R to create a table showing the average salary of males and females, who were placed.

aggregate(placed.df$Salary, list(placed.df$Gender), mean)
##   Group.1      x
## 1       F 253068
## 2       M 284242
  1. Average Salary of Male MBAs who were placed
males_placed.df <- placed.df[which(placed.df$Gender.B=='0'),]
salary.males.placed = apply(males_placed.df[26], 2, mean)  
salary.males.placed
## Salary 
## 284242
  1. Average Salary of Female MBAs who were placed
females_placed.df <- placed.df[which(placed.df$Gender.B=='1'),]
salary.females.placed = apply(females_placed.df[26], 2, mean)
salary.females.placed
## Salary 
## 253068
  1. Checking gender gap
gap = salary.males.placed - salary.females.placed
gap
## Salary 
##  31174

Yes, There is Gender Gap as average salaries of males is higher than the average salaries of females in this dataset.

Visualising data:

par(mfrow=c(1,1))
boxplot(placed.df$Salary~placed.df$Gender, horizontal=TRUE,las=1, xlab="Salary",ylab="Gender", main="Salary of Students (M/F)")

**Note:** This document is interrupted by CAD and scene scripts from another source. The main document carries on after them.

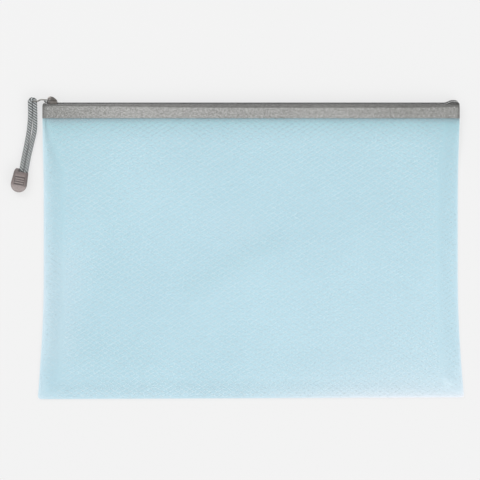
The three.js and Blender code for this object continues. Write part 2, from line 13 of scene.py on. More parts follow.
import bmesh
import bpy
import numpy as np
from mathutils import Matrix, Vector


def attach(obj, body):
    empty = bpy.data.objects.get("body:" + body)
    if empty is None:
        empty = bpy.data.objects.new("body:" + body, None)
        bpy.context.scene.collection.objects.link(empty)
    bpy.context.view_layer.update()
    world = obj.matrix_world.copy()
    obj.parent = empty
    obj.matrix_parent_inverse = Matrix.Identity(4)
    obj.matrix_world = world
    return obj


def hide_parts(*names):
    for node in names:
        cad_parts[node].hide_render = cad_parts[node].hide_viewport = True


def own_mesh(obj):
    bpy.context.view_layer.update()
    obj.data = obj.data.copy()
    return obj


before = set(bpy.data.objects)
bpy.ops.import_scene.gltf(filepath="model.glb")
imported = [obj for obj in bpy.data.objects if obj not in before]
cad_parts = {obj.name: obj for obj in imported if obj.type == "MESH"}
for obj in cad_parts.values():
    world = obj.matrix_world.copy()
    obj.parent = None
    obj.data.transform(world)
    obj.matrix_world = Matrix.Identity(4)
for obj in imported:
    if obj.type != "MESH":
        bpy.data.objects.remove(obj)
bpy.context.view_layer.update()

log = logging.getLogger("pouch")
MM = 0.001
Array = np.ndarray
Colour = tuple[float, float, float, float]
Point = tuple[float, float, float]
Piece = bpy.types.Object
Socket = bpy.types.NodeSocket


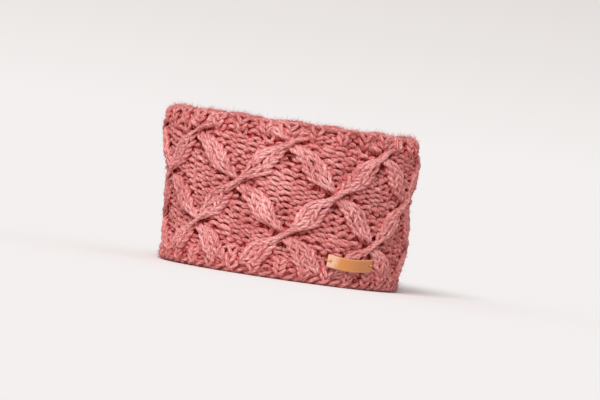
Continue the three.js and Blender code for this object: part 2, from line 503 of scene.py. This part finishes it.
def groundYarn():
    # a loop at each stitch: x = w t / 2 pi + lean sin 2t + wider sin t, y = h (cos t - flat cos 3t),
    # out = depth cos 2t + rise cos t, without wider and rise in the borders; a purl stitch has its
    # curves in front and its legs behind, a knit stitch the reverse
    g = ground
    count = stitches
    rows = np.arange(form["rows"])[:, None]
    t = tau * (np.arange(count * g["steps"])[None] / g["steps"] - count / 2) + 0 * rows
    rng = np.random.default_rng(11)
    column = np.floor(t / tau + 0.5).astype(int)
    phase = t / tau - column
    beside = column + np.where(phase > 0, 1, -1)

    def perLoop(what):
        # one random value a loop, blended from each loop's middle to the next
        values = g["uneven"][what] * rng.standard_normal((len(rows), count))
        return values[rows, column % count] * (1 - abs(phase)) + values[rows, beside % count] * abs(phase)

    thickness = 1 + perLoop("thickness") + g["slub"] * np.sin(g["slubs"] * t + perLoop("slubs"))
    inRib = (rows < g["ribRows"]) | (rows >= form["rows"] - g["ribRows"])
    kinds = np.where(inRib & (np.arange(count) % 2 == 0), -1.0, 1.0)
    mixing = 0.5 * smooth(*g["kindChange"], abs(phase))
    kind = kinds[rows, column % count] * (1 - mixing) + kinds[rows, beside % count] * mixing
    loop = np.cos(t) - g["loopFlat"] * np.cos(3 * t)
    height = (rows + 0.5) * rowPitch + (g["loopHeight"] + perLoop("loop")) * loop + perLoop("height")
    lean = g["loopLean"] + g["ribLean"] * (kind < 0) + perLoop("lean")
    along = lean * np.sin(2 * t) + g["headWider"] * np.where(inRib, 0, 1) * np.sin(t)
    stitch = t / tau + along / stitchWidth + perLoop("along")
    right = fromCable(stitch, height, -1)
    sunk = g["sink"] * (right - halfRepeat * np.tanh(right / g["sinkReturn"]))
    height -= sunk * between(g["sinkStart"], g["sinkEnd"], height)
    share = lattice(height)
    depth = g["loopDepth"] * (1 - g["flatUnder"] * coverage(stitch, height))
    rise = groundLevel(stitch, height) + depth * kind * np.cos(2 * t)
    rise += g["headRise"] * share * np.cos(t)
    rise -= g["ribRise"] * kind * (1 - share)
    rise = rise + perLoop("rise") + g["wave"] * ripple(stitch, height, 5)
    height = crowded(height + g["wave"] * ripple(stitch, height, 6))
    opening, sense = belowCrossing(stitch, height)
    radius = g["yarnRadius"] * thickness * (1 - hole["thinning"] * opening)
    height = np.maximum(height, radius * (1 + yarn["flattening"]) + g["clearOfFloor"])
    centre, outward = onBand(drawnIn(stitch, height) + hole["spread"] * opening * sense, height, rise)
    return centre, outward, radius


def makeGround():
    # three pieces, each with a third of the rows
    strands = groundYarn()
    yarns.append((*strands, True))
    thirds = zip(*(np.split(values, 3) for values in strands))
    return [
        buildMesh("ground_rows_" + part, *yarnTubes(*rows, yarn["sides"], True), wool)
        for part, rows in zip(("lower", "middle", "upper"), thirds)
    ]


groundPieces = makeGround()
print("knitted ground made")


# The web: fibres felted together between the loops, which close the ground's gaps; deep in them it is mostly
# seen as painted shade, dark red from its low openness
web = {
    "outside": -1.15,  # from the middle of the ground
    "inside": -1.5,
    "heights": (0.15, 117.2),
    "wave": 0.25,
    "waveFineness": 4,  # against the rows' own
    "around": 192,
    "up": 32,
    "mapStep": (0.7, 0.13),  # one face, as millimetres along a yarn and turns round it
}


def makeWeb():
    # a closed wall: two grids over stitch and height at level + outside and level + inside, joined
    # at their edges, with a fine uneven wave
    w = web
    around, up = w["around"], w["up"]
    climb = np.concatenate([np.linspace(*w["heights"], up), np.linspace(*w["heights"][::-1], up)])[:, None]
    offset = np.repeat([w["outside"], w["inside"]], up)[:, None]
    stitch = (stitches * np.arange(around) / around)[None] + 0 * climb
    height = climb + 0 * stitch
    rise = groundLevel(stitch, height) + offset + w["wave"] * ripple(w["waveFineness"] * stitch, height, 7)
    point, _ = onBand(drawnIn(stitch, height), height, rise)
    j, i = np.meshgrid(np.arange(around + 1), np.arange(2 * up + 1), indexing="ij")
    corners = gridFaces((i % (2 * up) * around + j % around)[None])
    places = gridFaces(np.stack([j, i], -1)[None] * np.array(w["mapStep"]))
    return buildMesh("felted_fibre_and_shade_web", point.reshape(-1, 3), [corners], [places], wool)


webPiece = makeWeb()
print("fibre web made")


# The cables: each row of a cable is a short length of yarn in two knit loops, side by side
cables = {
    "yarnRadius": 1.63,
    "loopHeight": 4.9,
    "loopLean": 2.5,
    "loopDepth": 1.1,
    "level": -3.2,
    "crown": 1.0,  # how far the middle stands above the sides, and how much more at the necks
    "neckCrown": 2.6,
    "overRise": 1.7,
    "underDip": 3.0,
    "dipFrom": 0.72,
    "underNeck": (0.55, 0.45),  # its narrowing at a crossing's middle, and how much more above it
    "neckThinning": 0.2,
    "neckFlat": 0.4,  # how much flatter the loops are at the necks
    "tilt": 2.6,  # how far a row of loops falls or climbs a stitch, square to the cable's lean
    "stretch": 1.7,  # how far the rows are drawn apart at a crossing
    "firstRow": 1,
    "lastRow": 19,
    "tail": 0.9,  # radians by which each end runs on behind the ground
    "tailDepth": 2.6,
    "deepest": -7.6,  # so that nothing shows on the inside
    "borderDip": 1.2,
    "sway": 0.04,  # stitches by which a row's two loops wander
    "wave": 0.3,
    "waves": 2.3,  # radians for each radian of the loop
    "slub": 0.06,
    "slubs": 3.1,
    # the same from row to row; stitches across, and radians for the sway, the waves and the slubs
    "uneven": {"lean": 0.25, "across": 0.05, "sway": 2.0, "loop": 0.35, "height": 0.45, "rise": 0.3,
               "waves": 2.0, "thickness": 0.07, "slubs": 2.0},
    "clearOfFloor": 0.4,
    "steps": 17,
}


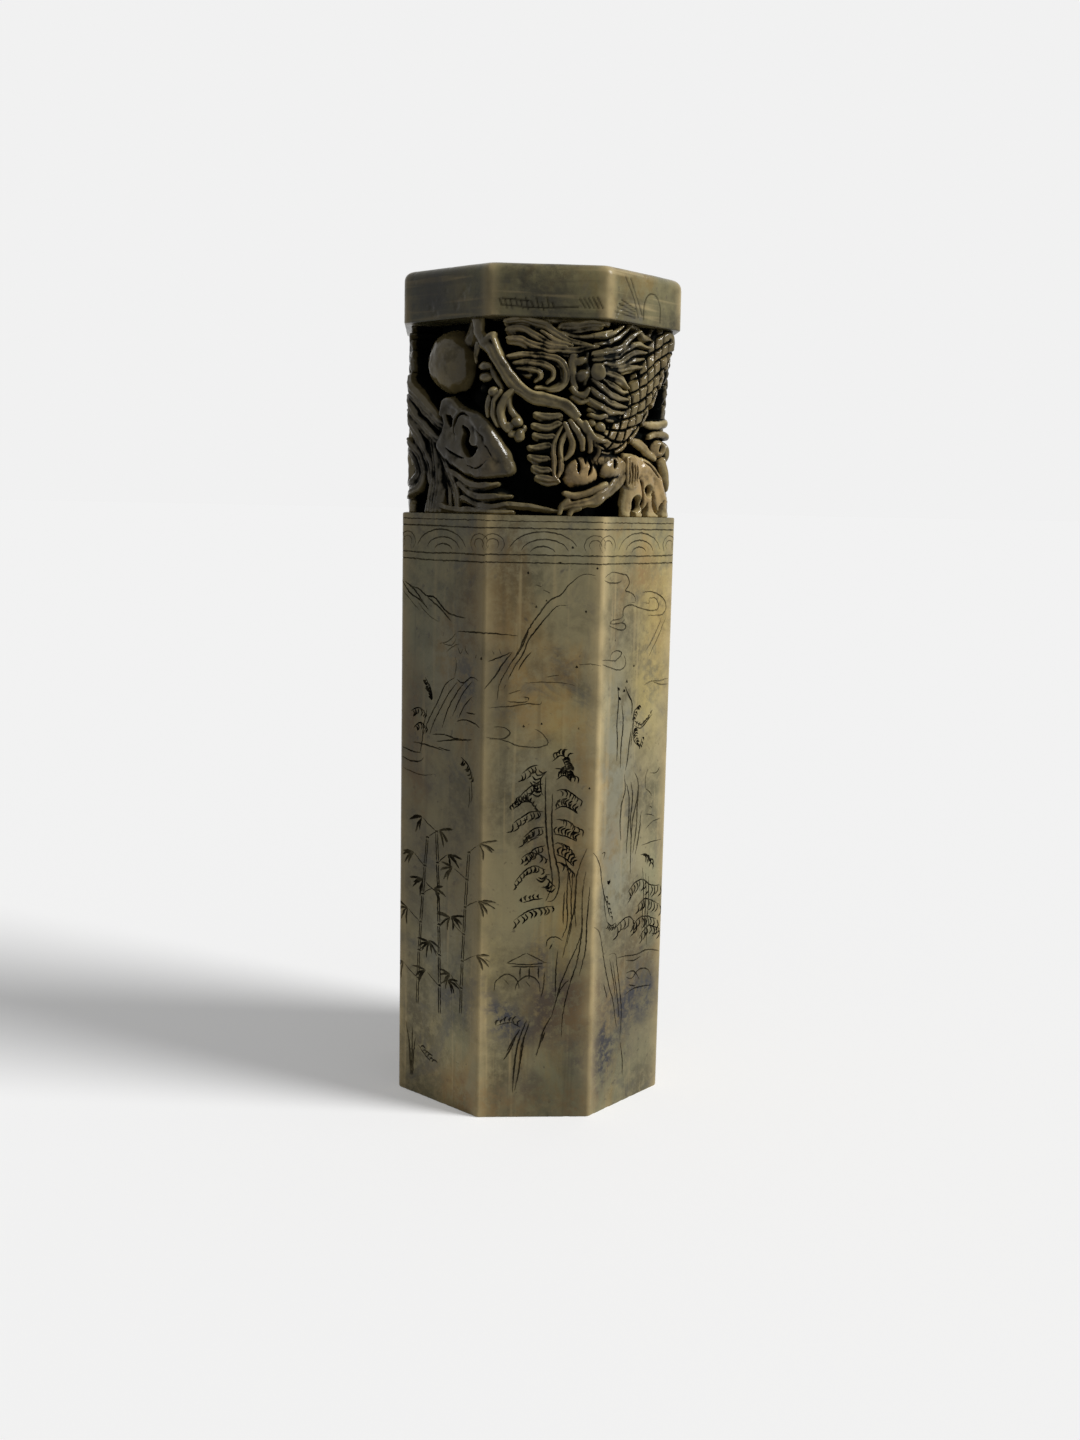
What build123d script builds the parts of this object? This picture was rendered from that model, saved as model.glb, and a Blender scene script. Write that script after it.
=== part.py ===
from build123d import *
from math import cos, pi, radians, sin, tan
import os

# An octagonal stone seal stamp: a plain column with the printing face at its foot, a band carved
# all round with a dragon that chases a pearl among clouds and rocks, and a plain cap slab.
# Millimetres, +Z up. The origin is the middle of the printing face, and the face of the octagon
# that looks along -Y is its front.

os.makedirs("parts", exist_ok=True)

# The block
across_flats = 50.0
column_height = 110.0
band_height = 33.5
cap_thickness = 9.0

# Worn edges of the plain parts
arris_radius = 1.3
cap_top_chamfer = 0.7
foot_chamfer = 0.4

# The printing face, where a border and rows of square spirals stand proud of a sunken field
field_depth = 1.2
border_inset = 1.4
border_width = 1.5
fret_line = 1.3
fret_pitch = 2.6
fret_gap = 1.6

# The carved band, from the polished faces of the block back to the ground
relief_depth = 7.2
crest_inset = 0.6
crest_rub = 0.3
root_bite = 0.5
overrun = 2.0

# The pearl, a ball whose front was rubbed flat with the block's face
pearl_diameter = 10.4
pearl_rub = 0.9

# The dragon
neck_width = 8.6
loin_width = 7.4
rump_width = 5.6
tail_width = 2.6
thigh_diameter = 7.4
knee_diameter = 4.8
shin_width = 3.2
claw_width = 1.6
claw_tip_width = 0.9
claw_knuckle_diameter = 2.3
belly_plate_width = 1.7
head_width = 2.9
brow_width = 1.8
eye_diameter = 3.0
horn_width = 2.3
horn_tip_width = 1.5
mane_width = 1.5
mane_tip_width = 0.9

# Clouds, waves and rocks
cloud_width = 1.7
cloud_tip_width = 1.0
stream_width = 2.0
wave_width = 1.4
sweep_width = 2.4
trunk_width = 6.2
rock_rib_width = 2.4
rock_hole_diameter = 2.3
leaf_hole_diameter = 2.6
cloud_radius = 3.6
wave_radius = 5.4
wave_step = 3.8
wave_rings = 2

# What follows from the sizes above
FACES = 8
TURN = 2 * pi / FACES
apothem = across_flats / 2
face_width = across_flats * tan(TURN / 2)
circumradius = apothem / cos(TURN / 2)
core_apothem = apothem - relief_depth
band_foot = column_height
cap_foot = band_foot + band_height
total_height = cap_foot + cap_thickness

# The bevels of a carved crest, from its middle outwards: out and down, as shares of its half width
flat_bevel_shares = [(0.45, 0), (1, 0.6)]
round_bevel_shares = [(0.3, 0), (0.75, 0.35), (1, 0.9)]
knob_bevel_shares = [(0.3, 0.05), (0.75, 0.35), (1, 0.9)]
knob_sides = 10

# How far a spiral's eye lies from its centre, as a share of its radius
scroll_eye_share = 0.36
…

  1. TASK 3c: Use R to run a t-test to test the following hypothesis:

    H1: The average salary of the male MBAs is higher than the average salary of female MBAs.

t.test(placed.df$Salary~placed.df$Gender, data=placed.df)
## 
##  Welch Two Sample t-test
## 
## data:  placed.df$Salary by placed.df$Gender
## t = -3.08, df = 243, p-value = 0.0023
## alternative hypothesis: true difference in means is not equal to 0
## 95 percent confidence interval:
##  -51138 -11209
## sample estimates:
## mean in group F mean in group M 
##          253068          284242

p-value is 0.0023. (p-value<0.05 is indicative of a significant difference between the means of the salaries of males and females and we could reject our Null Hypotheses.

The above output of t-test is indicative that we can reject the hypotheses that the mean salary of males is equal to the mean salary to females.